Output only the lines running from the line bearing "extrude(amount=-CAVITY_D, mode=Mode.SUBTRACT)" through the line bearing "bpy.data.objects.remove(obj)", character for character.

★ ★ ★ ★ ★

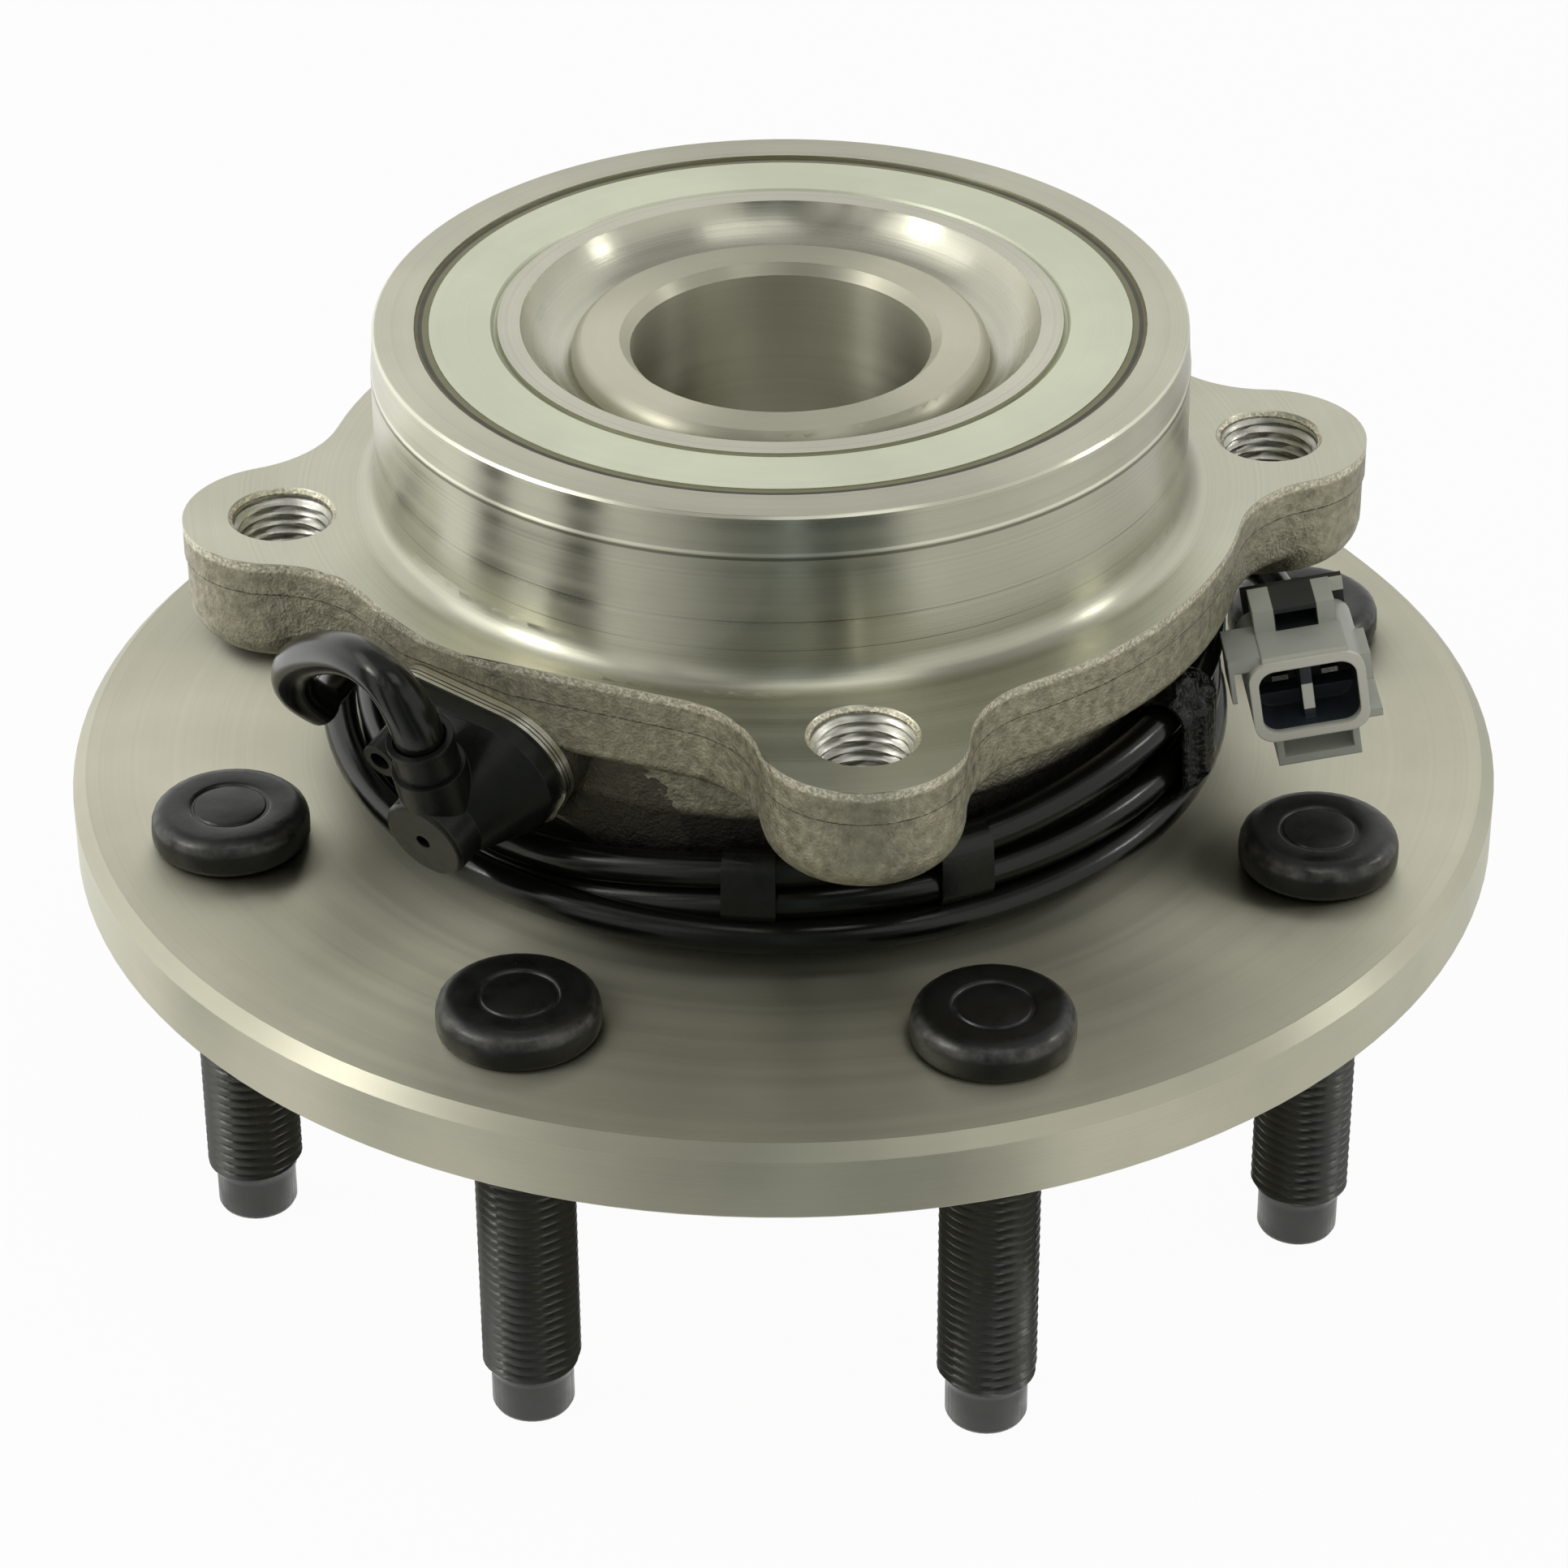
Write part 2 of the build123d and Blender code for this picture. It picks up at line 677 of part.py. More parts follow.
with BuildPart(SENSOR) as sensor_o_ring:
    with Locations((0, 0, -5.0)):
        Torus(PROBE_R - 0.65, 0.65)
save(sensor_o_ring.part, "sensor_o_ring")

TOWER = Plane(
    origin=SENSOR.from_local_coords((0, TOWER_STEP, TOWER_AT)),
    x_dir=SENSOR.x_dir,
    z_dir=SENSOR.y_dir,
)
with BuildPart(TOWER) as lead_collar:
    Cylinder(COLLAR_R, TOWER_TOP - TOWER_STEP, align=(Align.CENTER, Align.CENTER, Align.MIN))
    with Locations((0, 0, TOWER_TOP - TOWER_STEP)):
        Cylinder(COLLAR_R + LIP_OUT, LIP_H, align=(Align.CENTER, Align.CENTER, Align.MAX))
        Hole(SOCKET_R, SOCKET_D)
save(lead_collar.part, "lead_collar")


# Lead: a sleeved hook at the sensor, a coil round the neck, and the tail to the connector
def bend_radii(points):
    """The radius at each corner of a route, as 0.45 of the shorter run beside it allows."""
    found = []
    for a, b, c in zip(points, points[1:], points[2:], strict=False):
        before = Vector(*b) - Vector(*a)
        after = Vector(*c) - Vector(*b)
        half = radians(before.get_angle(after)) / 2
        found.append(0.45 * min(before.length, after.length) / tan(half))
    return found


def tube(points, radius, name):
    radii = bend_radii(points)
    print(name, "bend radii", [round(r, 1) for r in radii])
    with BuildPart() as run:
        with BuildLine() as path:
            FilletPolyline(*points, radius=radii)
        with BuildSketch(Plane(origin=path.line @ 0, z_dir=path.line % 0)):
            Circle(radius)
        sweep()
    return run.part


UPPER_MID_R = (UPPER_IN_R + UPPER_OUT_R) / 2
BOOT_ROUTE = [
    tuple(SENSOR.from_local_coords((0, TOWER_TOP - SOCKET_D, TOWER_AT))),
    tuple(SENSOR.from_local_coords((0, TOWER_TOP + 5.6, TOWER_AT))),
    (-53.5, -55.9, 56.0),
    (-59.1, -48.2, 54.2),
    (-66.7, -34.2, 44.4),
    (-68.0, -28.2, 35.5),
    (-64.4, -23.4, 30.2),
    (-UPPER_MID_R, -8.0, 29.4),
    (-UPPER_MID_R, 0, 29.4),
]
save(tube(BOOT_ROUTE, SLEEVE_TUBE_R, "lead_boot"), "lead_boot")


def ring_sector(points, start_az, turn):
    """A ring section swept through an angle about Z, from an azimuth anticlockwise."""
    start = Plane(
        origin=(0, 0, 0),
        x_dir=polar(1, start_az, 0),
        z_dir=polar(1, start_az - 90, 0),
    )
    with BuildPart() as sector:
        with BuildSketch(start):
            Polygon(*points, align=None)
        revolve(axis=Axis.Z, revolution_arc=turn)
    return sector.part


def box_section(r0, r1, z0, z1, grow=0.0):
    return [
        (r0 - grow, z0 - grow),
        (r1 + grow, z0 - grow),
        (r1 + grow, z1 + grow),
        (r0 - grow, z1 + grow),
    ]


COIL = (COIL_IN_R, COIL_OUT_R, COIL_LOW_Z, COIL_HIGH_Z)
UPPER = (UPPER_IN_R, UPPER_OUT_R, COIL_HIGH_Z - 1, UPPER_HIGH_Z)
with BuildPart() as lead_coil:
    add(turned(box_section(*COIL)))
    add(ring_sector(box_section(*UPPER), UPPER_START_AZ, UPPER_END_AZ - UPPER_START_AZ))
save(lead_coil.part, "lead_coil")


def add_band(az, width):
    """A band round the coil's section, its walls BAND_T thick."""
    turn = degrees(width / COIL_OUT_R)
    add(ring_sector(box_section(*COIL, grow=BAND_T), az - turn / 2, turn))
    add(ring_sector(box_section(*COIL), az - turn / 2 - 1, turn + 2), mode=Mode.SUBTRACT)


with BuildPart() as tape_bands:
    add_band(-4.5, 7.5)
    add_band(23.5, 7.0)
save(tape_bands.part, "tape_bands")

with BuildPart() as tape_wrap:
    add_band(64.0, 9.0)
save(tape_wrap.part, "tape_wrap")

TAIL_START_R = UPPER_OUT_R + LEAD_R + 0.4
TAIL_START_Z = COIL_HIGH_Z + LEAD_R
TAIL_ROUTE = [
    polar(TAIL_START_R, 143.0, TAIL_START_Z),
    polar(TAIL_START_R + 0.9, 130.0, TAIL_START_Z + 0.8),
    polar(67.8, 113.0, 28.4),
    polar(71.0, 101.0, 30.0),
    tuple(CONN.from_local_coords((0, 0, -CONN_D - REAR_D - NECK_D - 5.0))),
    tuple(CONN.from_local_coords((0, 0, -CONN_D - REAR_D - NECK_D))),
]
save(tube(TAIL_ROUTE, LEAD_R, "lead_tail"), "lead_tail")


# Connector, in its own frame: x across, y up and z out of its mouth
def block(x0, x1, y0, y1, z0, z1, mode=Mode.ADD):
    """A box between two corners."""
    with Locations(((x0 + x1) / 2, (y0 + y1) / 2, (z0 + z1) / 2)):
        Box(x1 - x0, y1 - y0, z1 - z0, mode=mode)


W = CONN_W / 2
H = CONN_H / 2
BACK = -CONN_D
FLOOR = -CAVITY_D - 0.1
with BuildPart() as housing:
    with BuildSketch():
        RectangleRounded(CONN_W, CONN_H, 3.0)
    extrude(amount=BACK)
    # The ledge, the lock block and the window between its posts
    block(-W + 2.2, W - 2.2, H - 1, H + 0.8, LOCK_Z, -0.6)
    block(-W + 2.2, W - 2.6, H - 1, H + LOCK_H, BACK + 1, LOCK_Z)
    block(-2.9, 2.9, H + 0.8, H + LOCK_H - 0.8, BACK + 2.5, LOCK_Z, mode=Mode.SUBTRACT)
    # The guide tabs at the sides
    block(-W - 1.8, -W + 2.4, H - 1.6, H + 0.6, BACK + 5, -1.5)
    block(-W - 2.5, -W - 1.8, H - 6.4, H + 0.6, BACK + 5, -1.5)
    block(W - 1, W + 1.0, 0.8, H - 1.4, -8.0, -1.0)
    block(W - 1, W + 1.8, -H + 0.6, -H + 1.8, -11.0, -1.5)
    # The bottom rail on its two webs
    block(-W + 2.8, -W + 3.8, -H - RAIL_H, -H + 1, -11.0, -1.2)
    block(W - 2.8, W - 1.8, -H - RAIL_H, -H + 1, -11.0, -1.2)
    block(-W + 2.8, W - 1.8, -H - RAIL_H, -H - RAIL_H + 1.3, -11.0, -1.2)
    with BuildSketch():
        RectangleRounded(CONN_W - 2 * CONN_WALL, CONN_H - 2 * CONN_WALL, 2.4)
    extrude(amount=-CAVITY_D, mode=Mode.SUBTRACT)
    # The keying rib and the step in the floor of the mouth
    block(-0.8, 0.8, -H + 1, H - 1, FLOOR, -3.0)
    block(-W + 1, W - 1, -H + 1, -H + CONN_WALL + 2.2, FLOOR, LOCK_Z)
    with Locations((-BLADE_PITCH / 2, BLADE_Y, BACK), (BLADE_PITCH / 2, BLADE_Y, BACK)):
        Box(BLADE_W, BLADE_T, CONN_D, mode=Mode.SUBTRACT)
save(CONN * housing.part, "connector_housing")

with BuildPart() as terminals:
    with Locations((-BLADE_PITCH / 2, BLADE_Y, BACK), (BLADE_PITCH / 2, BLADE_Y, BACK)):
        Box(BLADE_W, BLADE_T, CAVITY_D, align=(Align.CENTER, Align.CENTER, Align.MIN))
save(CONN * terminals.part, "connector_terminals")

with BuildPart() as rear:
    block(-W + 1.6, W - 1.6, -H + 1.6, H - 1.4, BACK - REAR_D, BACK)
    with Locations((0, 0, BACK - REAR_D)):
        Cylinder(LEAD_R + 1.0, NECK_D, align=(Align.CENTER, Align.CENTER, Align.MAX))
save(CONN * rear.part, "connector_rear")

with BuildPart() as clip:
    block(-W + 1.4, W - 0.6, H - 1.4, H + 3.4, BACK - 1.2, BACK)
    block(W - 4.4, W - 0.6, H + 1.6, H + 3.4, BACK, BACK + 0.8)
save(CONN * clip.part, "connector_clip")

print(len(FILES), "files")
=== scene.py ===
import math

import bmesh
import bpy
from mathutils import Matrix, Vector, noise


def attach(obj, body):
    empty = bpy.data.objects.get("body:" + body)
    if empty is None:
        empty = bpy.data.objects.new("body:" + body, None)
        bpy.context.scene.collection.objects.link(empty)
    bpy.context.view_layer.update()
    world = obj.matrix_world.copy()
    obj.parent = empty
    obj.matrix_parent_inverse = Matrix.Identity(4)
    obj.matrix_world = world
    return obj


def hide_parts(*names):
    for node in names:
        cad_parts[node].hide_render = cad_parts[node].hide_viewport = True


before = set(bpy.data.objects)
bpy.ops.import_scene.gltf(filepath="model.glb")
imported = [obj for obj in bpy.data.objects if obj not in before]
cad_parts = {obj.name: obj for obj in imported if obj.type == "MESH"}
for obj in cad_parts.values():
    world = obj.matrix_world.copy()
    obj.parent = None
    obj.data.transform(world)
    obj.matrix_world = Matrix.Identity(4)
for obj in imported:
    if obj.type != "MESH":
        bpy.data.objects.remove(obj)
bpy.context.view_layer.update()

# Studio: a white sweep under two soft boxes. Gloss also sees a round screen, as in a light tent:
# white round the back and sides, dim in front but for a narrow cool gap, with two dark poles on
# the left, and a small bright card on each side.
MM = 0.001


def placed(name, data):
    """A new object in the scene."""
    thing = bpy.data.objects.new(name, data)
    bpy.context.scene.collection.objects.link(thing)
    return thing


def opened(material):
    """A material's nodes and links."""
    material.use_nodes = True
    return material.node_tree.nodes, material.node_tree.links


def reckon(nodes, links, operation, *values):
    """The result of a sum; each value may be a number or a socket."""
    worked = nodes.new("ShaderNodeMath")
    worked.operation = operation
    for value, socket in zip(values, worked.inputs):
        if isinstance(value, float):
            socket.default_value = value
        else:
            links.new(value, socket)
    return worked.outputs[0]


def stretch(nodes, links, value, from_min, from_max, to_min=0.0, to_max=1.0):
    """A value carried from one span to another, and held at its ends."""
    span = nodes.new("ShaderNodeMapRange")
    span.inputs["From Min"].default_value = from_min
    span.inputs["From Max"].default_value = from_max
    span.inputs["To Min"].default_value = to_min
    span.inputs["To Max"].default_value = to_max
    links.new(value, span.inputs["Value"])
    return span.outputs["Result"]


tilt = 0.567795
roll = -0.006371
look = Vector((0, math.cos(tilt), -math.sin(tilt)))
side = Vector((1, 0, 0))
rise = side.cross(look)
across = side * math.cos(roll) + rise * math.sin(roll)
upward = rise * math.cos(roll) - side * math.sin(roll)
eye = Vector((0.0763, 0, 1.6859)) * MM - look * 0.765018
camera_data = bpy.data.cameras.new("camera")
camera_data.lens = 119.975
camera_data.sensor_width = 36
camera_data.clip_start = 0.01
camera = placed("camera", camera_data)
camera.matrix_world = Matrix(
    (
        (across.x, upward.x, -look.x, eye.x),
        (across.y, upward.y, -look.y, eye.y),
        (across.z, upward.z, -look.z, eye.z),
        (0, 0, 0, 1),
    )
)
bpy.context.scene.camera = camera
bpy.context.scene.view_settings.view_transform = "Standard"

AIM = Vector((0, 0, 0.02))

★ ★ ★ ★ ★

- **Solution to this task**
    extrude(amount=-CAVITY_D, mode=Mode.SUBTRACT)
    # The keying rib and the step in the floor of the mouth
    block(-0.8, 0.8, -H + 1, H - 1, FLOOR, -3.0)
    block(-W + 1, W - 1, -H + 1, -H + CONN_WALL + 2.2, FLOOR, LOCK_Z)
    with Locations((-BLADE_PITCH / 2, BLADE_Y, BACK), (BLADE_PITCH / 2, BLADE_Y, BACK)):
        Box(BLADE_W, BLADE_T, CONN_D, mode=Mode.SUBTRACT)
save(CONN * housing.part, "connector_housing")

with BuildPart() as terminals:
    with Locations((-BLADE_PITCH / 2, BLADE_Y, BACK), (BLADE_PITCH / 2, BLADE_Y, BACK)):
        Box(BLADE_W, BLADE_T, CAVITY_D, align=(Align.CENTER, Align.CENTER, Align.MIN))
save(CONN * terminals.part, "connector_terminals")

with BuildPart() as rear:
    block(-W + 1.6, W - 1.6, -H + 1.6, H - 1.4, BACK - REAR_D, BACK)
    with Locations((0, 0, BACK - REAR_D)):
        Cylinder(LEAD_R + 1.0, NECK_D, align=(Align.CENTER, Align.CENTER, Align.MAX))
save(CONN * rear.part, "connector_rear")

with BuildPart() as clip:
    block(-W + 1.4, W - 0.6, H - 1.4, H + 3.4, BACK - 1.2, BACK)
    block(W - 4.4, W - 0.6, H + 1.6, H + 3.4, BACK, BACK + 0.8)
save(CONN * clip.part, "connector_clip")

print(len(FILES), "files")
=== scene.py ===
import math

import bmesh
import bpy
from mathutils import Matrix, Vector, noise


def attach(obj, body):
    empty = bpy.data.objects.get("body:" + body)
    if empty is None:
        empty = bpy.data.objects.new("body:" + body, None)
        bpy.context.scene.collection.objects.link(empty)
    bpy.context.view_layer.update()
    world = obj.matrix_world.copy()
    obj.parent = empty
    obj.matrix_parent_inverse = Matrix.Identity(4)
    obj.matrix_world = world
    return obj


def hide_parts(*names):
    for node in names:
        cad_parts[node].hide_render = cad_parts[node].hide_viewport = True


before = set(bpy.data.objects)
bpy.ops.import_scene.gltf(filepath="model.glb")
imported = [obj for obj in bpy.data.objects if obj not in before]
cad_parts = {obj.name: obj for obj in imported if obj.type == "MESH"}
for obj in cad_parts.values():
    world = obj.matrix_world.copy()
    obj.parent = None
    obj.data.transform(world)
    obj.matrix_world = Matrix.Identity(4)
for obj in imported:
    if obj.type != "MESH":
        bpy.data.objects.remove(obj)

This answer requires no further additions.